Two things in Cloudflare's second Content Independence Day report land on a marketing leader's desk. The traffic numbers you report are now half machine, and a September setting changes how the biggest AI companies reach your pages.
Strip out the infrastructure talk and Cloudflare's new report says two things a marketing leader can act on this week. More than half the traffic hitting websites is now automated software, not human beings. And the visitors who still count, the people who arrive and might buy something, mostly come from Google, not from the AI chatbots everyone spent the year worrying about. Cloudflare published this in its second Content Independence Day report on July 1, and it runs a large share of the world's websites, so the numbers come from real traffic even though they are the company's own figures.
Here is what each of those means for you.
The traffic report you send upstairs is counting robots as visitors
Every month your team pulls a number for how many people visited the website. That number is now inflated, because more than half of what shows up is software, not shoppers. Bots do not fill out a form, watch a demo, or place an order. They just add to the count. So when your dashboard says traffic is flat but sales inquiries are down, the two are not in conflict. The human part of your traffic is shrinking while the robot part grows and hides the drop.

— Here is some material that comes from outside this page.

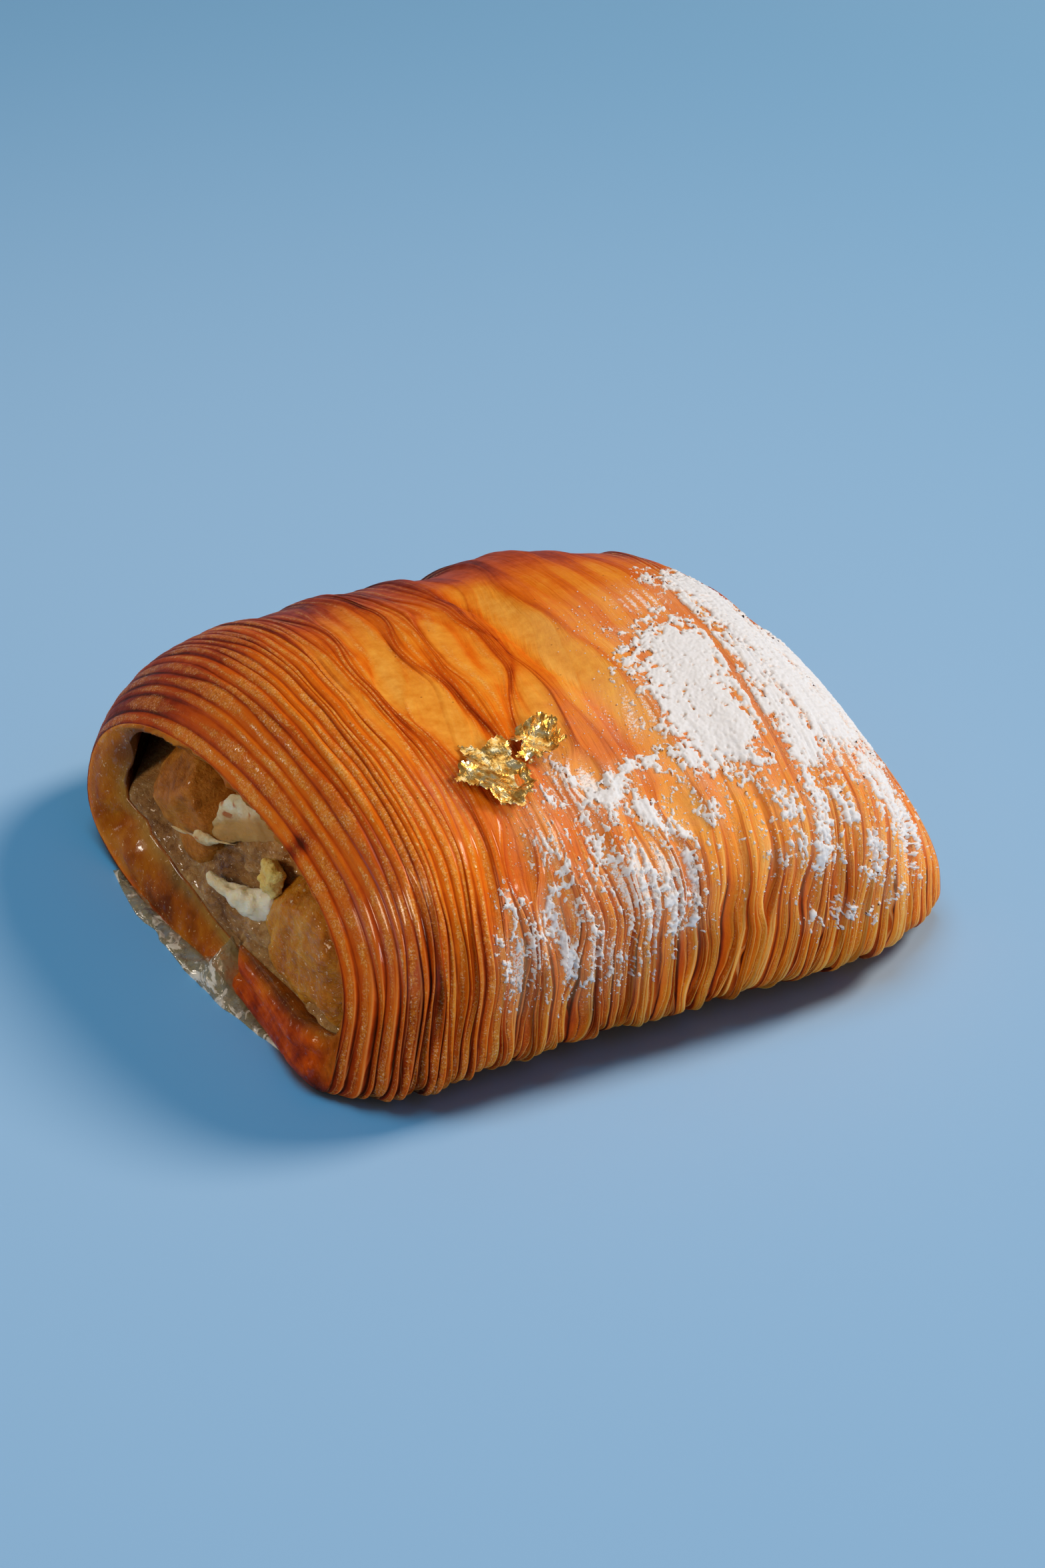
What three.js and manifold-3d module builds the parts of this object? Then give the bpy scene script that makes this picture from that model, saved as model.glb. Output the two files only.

The fix is a checkup, not a project. Ask your web analyst two questions. First, is bot filtering turned on in our analytics, so the reports we act on count people and not machines. Second, where are our human visitors coming from this year compared to last. That second answer is changing fast, because when someone asks an AI a question and gets the answer without clicking through to your site, you never see that visit at all. Your influence is growing in places that leave no trace in your traffic report.

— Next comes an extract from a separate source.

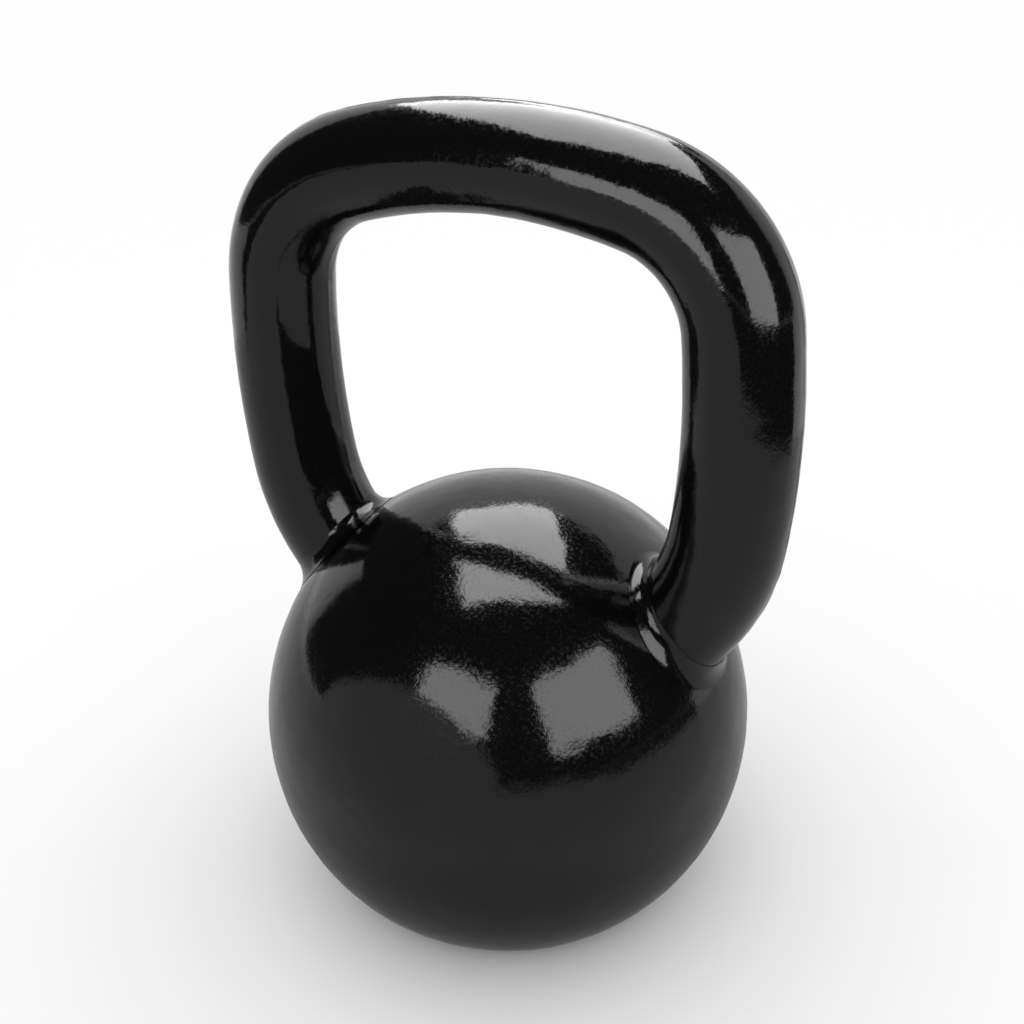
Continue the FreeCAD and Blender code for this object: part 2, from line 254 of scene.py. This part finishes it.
hang_softbox("overhead_softbox", place=Vector((-0.075, 0.21, 0.545)), aim=Vector((-0.075, 0.21, 0.0)),
             width=0.37, height=0.62, glow=24.0, spin=math.radians(30.0))
hang_softbox("right_softbox", place=Vector((0.37, -0.175, 0.305)), aim=Vector((0.05, -0.03, 0.14)),
             width=0.34, height=0.28, glow=15.0)
hang_softbox("front_softbox", place=Vector((0.005, -0.285, 0.255)), aim=Vector((0.02, -0.06, 0.17)),
             width=0.19, height=0.155, glow=15.0)

CARD_GREY = (0.62, 0.62, 0.62, 1.0)
BLACK = (0.0, 0.0, 0.0, 1.0)
CARD_GLOW = 1.1
CREASE_SHADE_SCALE, CREASE_SHADE_DEPTH = 12.0, 0.2
BALL_SHADE = 0.25                              # the tone left in the shade under the ball
SHADE_START, SHADE_END = 0.04, 0.17            # from the ball's axis, where the shade fades


def only_in_gloss(name, plan, colour, shaded=False):
    """A glowing studio sheet that only shows in the gloss, as a painted reflection. If it is shaded, a
    painted shadow of the ball is carried in its glow.
    """
    material = bpy.data.materials.new(name)
    material.use_nodes = True
    material.node_tree.nodes.clear()
    bench = Bench(material.node_tree)
    place = bench.node("ShaderNodeTexCoord", output=3)
    # Painted shade: a soft noise darkens the glow as if the sheet were creased.
    crease_shade = bench.node("ShaderNodeTexNoise", None, {"Vector": place, "Scale": CREASE_SHADE_SCALE})
    light = (1 - CREASE_SHADE_DEPTH) + CREASE_SHADE_DEPTH * crease_shade
    if shaded:
        x, y, z = bench.axes(place)
        # Painted shadow: the glow is darkened round the ball's axis, where the ball's shadow would fall.
        out = ((x * x + y * y) ** 0.5).between(SHADE_START, SHADE_END)
        light = light * (BALL_SHADE + (1 - BALL_SHADE) * out)
    tone = bench.node("ShaderNodeMix", {"data_type": "RGBA"}, {
        0: light, 6: BLACK, 7: colour}, output=2)
    glow = bench.node("ShaderNodeEmission", None, {"Color": tone, "Strength": CARD_GLOW})
    bench.node("ShaderNodeOutputMaterial", None, {"Surface": glow})
    mesh = bpy.data.meshes.new(name)
    plan.to_mesh(mesh)
    plan.free()
    mesh.materials.append(material)
    thing = bpy.data.objects.new(name, mesh)
    thing.visible_camera = False
    thing.visible_diffuse = False
    thing.visible_shadow = False
    bpy.context.scene.collection.objects.link(thing)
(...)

Not all bots are the same, and now you can tell them apart
The old choice was all or nothing. You either let the artificial intelligence bots in or you blocked them, with one switch for everything. Cloudflare has now split them into three kinds, because they do very different things to your business.
Search bots look at your pages so an engine can point people to you later. Those send you visitors, and you want them. Agent bots fetch a page in the moment because a real person asked an assistant to go get something, so a human is waiting at the other end. Training bots copy your writing to teach an artificial intelligence model, and they give you nothing back in traffic. Three jobs, three different answers, and now three separate settings instead of one blunt toggle.
The September setting has a wrinkle that touches Google
On September 15, Cloudflare turns on a new default for websites that newly join its network. On any page that shows ads, it will automatically block the training bots and the agent bots and keep the search bots. The thinking is that an ad means the page was built for a person to see, so keep the machines off it. Websites already on Cloudflare get advance notice and can opt out before that date. New sites get the setting unless someone changes it.
Here is the wrinkle. Most artificial intelligence companies use one bot for search and a separate bot for training, so you can wave in the helpful one and turn away the other. Google uses a single bot that does both at once. Because that one Google bot is part search and part everything else, a setting that blocks the other kinds on your ad pages can reach Google too. And Google is still the source of nearly all the visitors websites get. If your business depends on people finding you, that ad-page setting is a decision to make on purpose, not a default to leave sitting there.
Google sends most of your visitors and uses one bot to do everything, so any rule about bots is quietly also a rule about Google.
Lock the paid rooms, keep the front door open
If some of your content is behind a paywall or a login, gate that. A subscriber database or a paid report is yours to protect, and charging for it is fair. Your blog, your news, your product pages, and your help articles are a different matter. Those are how customers and the tools they use find you in the first place, so keep them open to the well-behaved bots, including the ones that build artificial intelligence answers. A page a machine cannot read is a page that disappears from the search results and assistants people now use to start looking. Block the rooms you sell tickets to, and leave the lobby open.
A number worth watching if you make content
For publishers and any company whose product is its writing, the report carries a useful new figure. Cloudflare's dashboard shows a simple ratio: how many times an artificial intelligence company's bot takes from your site versus how many readers it sends back. Those run from about 118 visits taken for every one sent, up to nearly 50,000 taken for every one sent (Cloudflare; 2026). A lopsided number tells you which companies lean hard on your work and return almost nothing, which is exactly the evidence you would put on the table if you ever ask them to pay for access. Cloudflare is also opening a way to charge those companies, so the block-or-allow choice is turning into a price.
Before September 15, get one honest answer for your own site: how much of our traffic is really people, and how much of that comes from Google. If your current reports cannot separate the humans from the bots or show where the humans came from, that is the first thing to fix, because you cannot make a smart choice about blocking, allowing, or charging any bot until you know which of your visitors were ever real.
Lee, Jin-Hee, and Bryan Becker. "Your Site, Your Rules: New AI Traffic Options for All Customers." The Cloudflare Blog, 1 July 2026, blog.cloudflare.com.
Lee, Jin-Hee, and Oliver Payne. "Unmasking the Crawls with Attribution Business Insights." The Cloudflare Blog, 1 July 2026, blog.cloudflare.com.